From the above graph, I could infer that there was a slight relationship between age and whether or not a person is released. On the right side, there is a wider distribution of data between the ages 15 and 20. This tells us that there is likely a stronger likelihood that a person will be released when they are between these ages. However, based on the previous observation of number of arrests having a factor in whether or not a person is released, saying that age has an impact on being released may not be the most accurate statement. So, next let’s look at a smaller sample.

Here, we will compare the age of people who have had no previous arrests and whether or not they were released.

lowArrests <- subset(arrests, checks == 0)

ggplot(lowArrests, aes(x = released, y = age)) + geom_violin(fill = 'lightblue') + labs(x = "Released?", y = "Age") + ggtitle("Relationship Between Age and Being Released for People with No Previous Arrests")

We can tell from the above graph that there is still a relationship between age and whether or not a person is released. There is a wider distribution of data between the ages 15 and 20 for people who are released, which implies that the younger a person is, the more likely they will be released for the crime.

Next, I wanted to see if there is a relationship between a person being employed and whether or not they are released.

## find the percentage of arrestees that were citizens vs non-citizens
# sum of all rows
sumData <- nrow(arrests)
# sum of citizen arrests
sumCitizen <- sum(arrests$citizen == 1)
# percentage of citizen arrestees
percentageCitizen <- sumCitizen / sumData
# sum of citizens released
sumCitizenReleased <- sum(released_data$citizen == "1")
# sum of non citizens released
sumNonCitizenReleased <- nrow(released_data) - sumCitizenReleased

# percentage of citizen and non citizens released
percentageCitizenReleased <- sumCitizenReleased / sumCitizen
percentageNonCitizenReleased <- sumNonCitizenReleased / (sumData-sumCitizen)

# create data frame of citizens and number of released
citizenData <- data.frame("Citizen" = c("Non Citizen","Citizen"), "Number of Arrestees" = c(sumData-sumCitizen, sumCitizen), "Percentage of Arrestees" = c((1-percentageCitizen)*100, percentageCitizen*100), "Number of People Released" = c(sumNonCitizenReleased, sumCitizenReleased), "Percentage of Citizen Status Released" = c(percentageNonCitizenReleased * 100, percentageCitizenReleased * 100))
print(citizenData)
##       Citizen Number.of.Arrestees Percentage.of.Arrestees
## 1 Non Citizen                 771                14.75316
## 2     Citizen                4455                85.24684
##   Number.of.People.Released Percentage.of.Citizen.Status.Released
## 1                       559                              72.50324
## 2                      3775                              84.73625

From the above data frame, we can infer that citizen status does have an impact on whether or not a person is released. The percentage of non-citizens that are released for the crime is about 72.5%, while the percentage of citizens that are released for the crime is about 84.7%.
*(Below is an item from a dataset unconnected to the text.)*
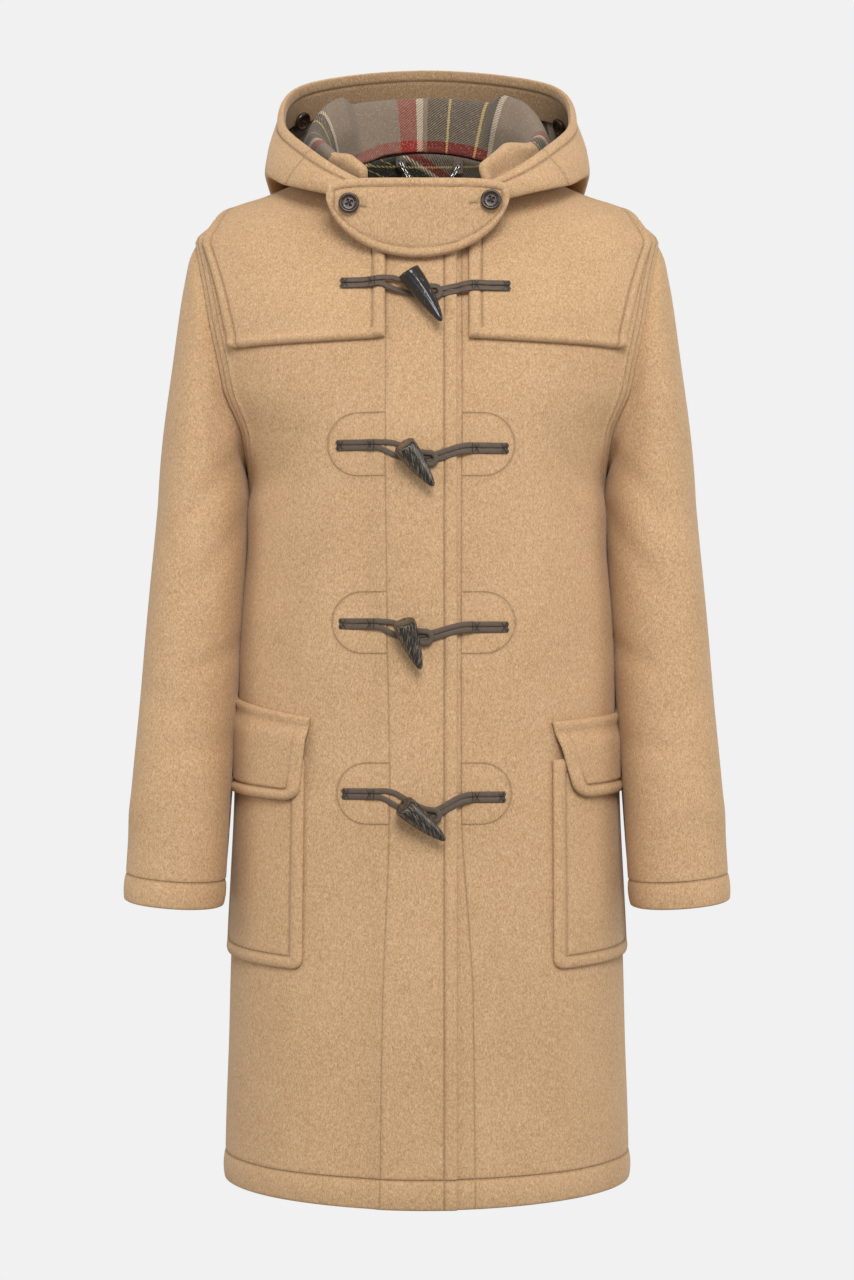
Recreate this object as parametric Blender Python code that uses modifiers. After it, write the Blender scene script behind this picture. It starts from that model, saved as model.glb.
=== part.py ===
"""A hooded duffle coat, filled out and hanging from the neck, in metres.

+Z is up and the front faces -Y. The origin is where the wearer's neck holds the coat: the middle of
the neck opening, level with the shoulders. "Right" and "left" are the wearer's: right lies on -X.
Every cloth piece is a wall worked out from the same tables, and what lies on a panel is made from
that panel's own points, moved out.
"""

import math

import bmesh
import bpy
import numpy as np
from mathutils import Matrix, Vector

# ---------------------------------------------------------------- driving dimensions
CLOTH = 0.003  # the heavy wool, one layer
GAP = 0.0003  # between two pieces at a seam
LAYER_GAP = 0.0005  # between a layer and the cloth that it lies on
HEM_LEVEL = -0.927
NECK_LEVEL = 0.012

ARMHOLE_LEVEL = -0.1635  # the armhole's middle
ARMHOLE_HALF_HEIGHT = 0.108
ARMHOLE_SPREAD = math.radians(30)  # from the side to the armhole's front or back edge
SIDE_RADIUS = 0.19  # turns a width round the side into an angle
SIDE_SEAM_DRIFT = math.radians(24)  # how far behind the side the seam runs at the hip
SIDE_SEAM_STRAIGHT_LEVEL = -0.42
MARGIN = 0.014  # from the armhole's edge to the yoke's edge

OVERLAP_EDGE_X = 0.027  # the upper front's edge, past the middle
UNDERLAP_EDGE_X = 0.036  # the under front's edge, past the middle the other way
INNER_LINE_X = 0.018  # a line of points that both fronts share
YOKE_EDGE_X = 0.0375
LIFT_NONE_X = 0.055  # the upper front is raised over the under one up to here

YOKE_TOP_LEVEL = 0.0100
YOKE_FRONT_LEVEL = -0.1380
YOKE_SIDE_LEVEL = -0.1560
YOKE_BACK_LEVEL = -0.1790
YOKE_TIP_LEVEL = -0.0460

POCKET_EDGE_X = 0.1115
POCKET_TOP_LEVEL = -0.522
POCKET_BOTTOM_LEVEL = -0.716
POCKET_SLOPE = 0.010  # its front edge hangs this much lower than its back edge
POCKET_BACK_COLUMN = 10.2  # the pocket ends past the side, between these columns of the front
POCKET_THICKNESS = 0.003
FLAP_TOP_LEVEL = -0.488
FLAP_BOTTOM_LEVEL = -0.566
FLAP_THICKNESS = 0.003
FLAP_TOP_X = 0.1075  # the flap's front edge is cut aslant
FLAP_BOTTOM_X = 0.1180

FACING_WIDTH = 0.040
FACING_THICKNESS = 0.002

TAB_MIDDLE_X = -0.0084
TAB_HALF_WIDTH = 0.083
TAB_TOP_Z = -0.0095
TAB_CORNER_Z = -0.0175
TAB_BOTTOM_Z = -0.0815
TAB_FRONT_Y = -0.1155  # at the top, in the middle
TAB_SIDE_Y = -0.1136
TAB_LEAN = 0.0050  # how much closer to the front its lower edge lies
TAB_THICKNESS = 0.005

BUTTON_RADIUS = 0.0094
BUTTON_THICKNESS = 0.0036

STRIP_WIDTH = 0.0047
STRIP_THICKNESS = 0.0018
STRIP_SPACING = 0.0052  # between the middles of the two strips where they are sewn down
TOGGLE_RADIUS = 0.0088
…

Next, I looked at whether or not employment status has an affect on if a person is released.

## find the percentage of arrestees that were employed vs. unemployed
# sum of all rows
sumData <- nrow(arrests)
# sum of employed arrests
sumEmployed <- sum(arrests$employed == 1)
# percentage of employed arrestees
percentageEmployed <- sumEmployed / sumData
# sum of employed released
sumEmployedReleased <- sum(released_data$employed == "1")
# sum of unemployed released
sumUnemployedReleased <- nrow(released_data) - sumEmployedReleased

# percentage of employed and unemployed released
percentageEmployedReleased <- sumEmployedReleased / sumEmployed
percentageUnemployedReleased <- sumUnemployedReleased / (sumData-sumEmployed)

# create data frame of employment status and number of released
employedData <- data.frame("Employment Status" = c("Unemployed","Employed"), "Number of Arrestees" = c(sumData-sumEmployed, sumEmployed), "Percentage of Arrestees" = c((1-percentageEmployed)*100, percentageEmployed*100), "Number of People Released" = c(sumUnemployedReleased, sumEmployedReleased), "Percentage of Employment Status Released" = c(percentageUnemployedReleased * 100, percentageEmployedReleased * 100))
print(employedData)
##   Employment.Status Number.of.Arrestees Percentage.of.Arrestees
## 1        Unemployed                4783               91.523153
## 2          Employed                 443                8.476847
##   Number.of.People.Released Percentage.of.Employment.Status.Released
## 1                      3954                                 82.66778
## 2                       380                                 85.77878

From the above data frame, we can infer that employment status does not have a significant impact on whether or not a person is released for the crime. The percentage of unemployed arrestees that are released is about 83%, while the percentage of employed arrestees that are released is about 86%. This isn’t a significant difference.

In conclusion, the attributes with the greatest impact on whether or not a person is released for marijuana possession are race, age, citizenship, and amount of previous arrests.